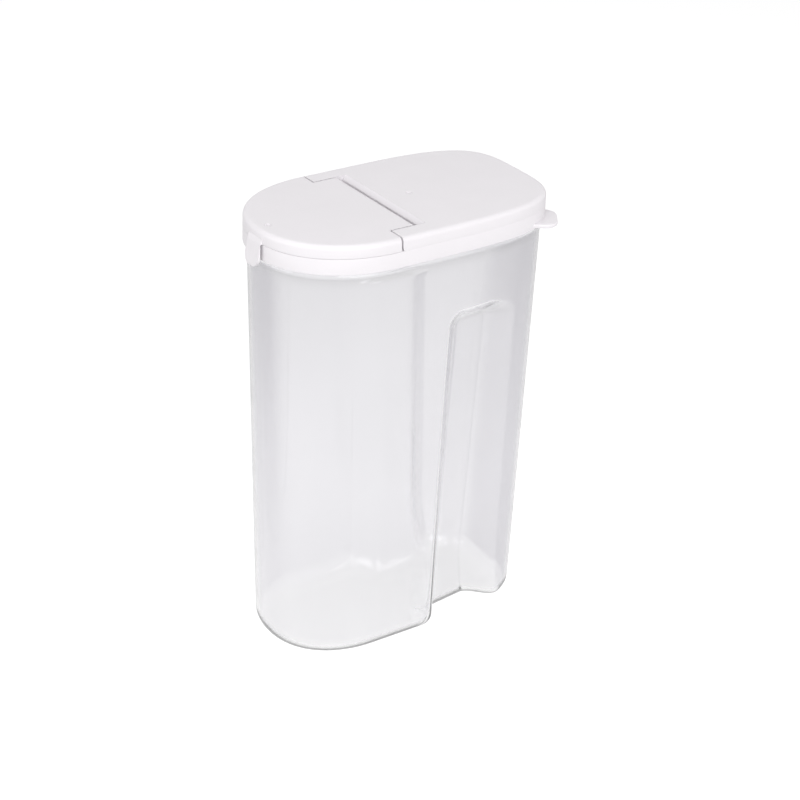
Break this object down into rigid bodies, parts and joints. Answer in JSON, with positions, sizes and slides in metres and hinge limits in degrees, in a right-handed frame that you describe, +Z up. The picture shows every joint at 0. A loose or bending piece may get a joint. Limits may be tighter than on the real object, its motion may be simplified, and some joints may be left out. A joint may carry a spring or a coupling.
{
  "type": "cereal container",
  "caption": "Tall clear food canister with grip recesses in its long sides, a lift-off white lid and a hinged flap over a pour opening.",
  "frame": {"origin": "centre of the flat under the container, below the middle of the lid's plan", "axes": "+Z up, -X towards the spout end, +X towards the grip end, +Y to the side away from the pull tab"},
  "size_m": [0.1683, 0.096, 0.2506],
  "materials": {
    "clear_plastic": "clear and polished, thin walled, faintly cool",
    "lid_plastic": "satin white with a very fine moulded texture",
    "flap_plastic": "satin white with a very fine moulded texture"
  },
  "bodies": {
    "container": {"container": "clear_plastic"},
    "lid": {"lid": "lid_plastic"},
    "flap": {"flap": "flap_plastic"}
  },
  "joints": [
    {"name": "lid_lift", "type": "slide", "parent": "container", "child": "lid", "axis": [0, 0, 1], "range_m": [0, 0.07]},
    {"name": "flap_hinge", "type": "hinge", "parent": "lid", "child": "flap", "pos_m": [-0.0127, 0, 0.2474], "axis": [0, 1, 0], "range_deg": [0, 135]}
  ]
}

------

Write the material out exactly, with nothing left out.

Answer for the task:
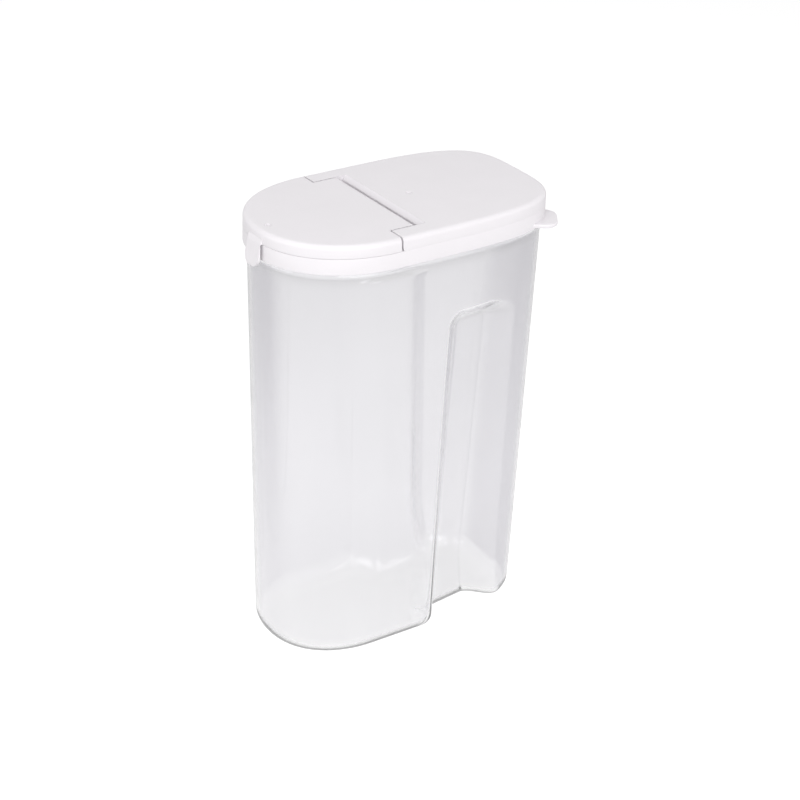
Break this object down into rigid bodies, parts and joints. Answer in JSON, with positions, sizes and slides in metres and hinge limits in degrees, in a right-handed frame that you describe, +Z up. The picture shows every joint at 0. A loose or bending piece may get a joint. Limits may be tighter than on the real object, its motion may be simplified, and some joints may be left out. A joint may carry a spring or a coupling.
{
  "type": "cereal container",
  "caption": "Tall clear food canister with grip recesses in its long sides, a lift-off white lid and a hinged flap over a pour opening.",
  "frame": {"origin": "centre of the flat under the container, below the middle of the lid's plan", "axes": "+Z up, -X towards the spout end, +X towards the grip end, +Y to the side away from the pull tab"},
  "size_m": [0.1683, 0.096, 0.2506],
  "materials": {
    "clear_plastic": "clear and polished, thin walled, faintly cool",
    "lid_plastic": "satin white with a very fine moulded texture",
    "flap_plastic": "satin white with a very fine moulded texture"
  },
  "bodies": {
    "container": {"container": "clear_plastic"},
    "lid": {"lid": "lid_plastic"},
    "flap": {"flap": "flap_plastic"}
  },
  "joints": [
    {"name": "lid_lift", "type": "slide", "parent": "container", "child": "lid", "axis": [0, 0, 1], "range_m": [0, 0.07]},
    {"name": "flap_hinge", "type": "hinge", "parent": "lid", "child": "flap", "pos_m": [-0.0127, 0, 0.2474], "axis": [0, 1, 0], "range_deg": [0, 135]}
  ]
}